TASK DETAILS -
Keep only the lines of the listing that include the word "picture", and copy them.

DATA ENTRIES -
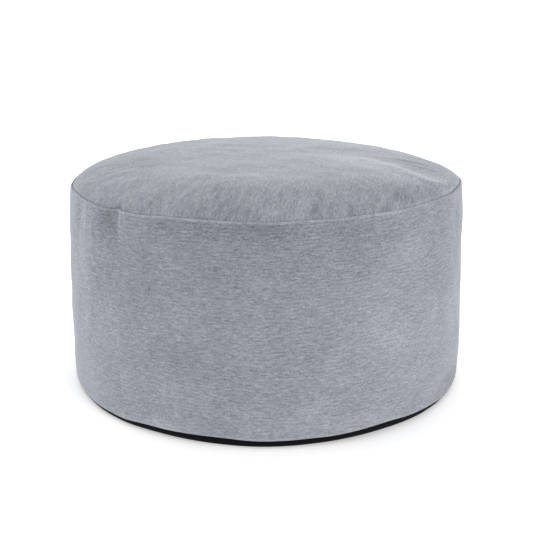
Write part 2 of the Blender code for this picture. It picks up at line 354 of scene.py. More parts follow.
# %% Wall relief
# Columns: angle in degrees, height in m, half width along the wall in mm, half height in mm,
# depth in mm, where a swell has a depth below zero.
WALL_DENTS = (
    (-178.0, 0.270, 70.0, 60.0, -1.3),
    (-137.0, 0.270, 24.0, 24.0, 1.0),
    (-148.0, 0.280, 5.0, 20.0, -1.2),
    (-152.5, 0.274, 6.0, 26.0, 1.1),
    (-143.5, 0.262, 5.0, 24.0, -0.7),
    (-34.0, 0.034, 17.0, 9.0, 1.8),
    (-42.0, 0.022, 14.0, 8.0, 1.4),
    (-24.0, 0.275, 9.0, 30.0, 0.6),
    (-8.0, 0.045, 60.0, 42.0, -2.6),
    (-4.0, 0.270, 40.0, 65.0, -2.4),
    (-30.0, 0.150, 30.0, 50.0, 0.8),
    (-75.0, 0.262, 60.0, 26.0, 0.7),
    (35.0, 0.220, 30.0, 45.0, 1.6),
    (88.0, 0.110, 45.0, 40.0, 1.3),
    (132.0, 0.235, 25.0, 40.0, 1.4),
    (170.0, 0.060, 30.0, 22.0, 1.3),
)

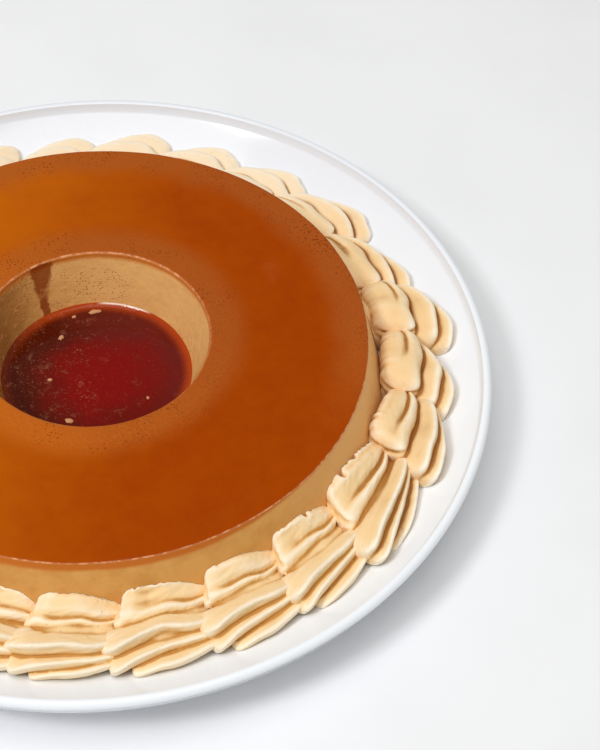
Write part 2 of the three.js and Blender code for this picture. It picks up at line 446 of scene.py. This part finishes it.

CORRECT OUTPUT -
Write part 2 of the Blender code for this picture. It picks up at line 354 of scene.py. More parts follow.
Write part 2 of the three.js and Blender code for this picture. It picks up at line 446 of scene.py. This part finishes it.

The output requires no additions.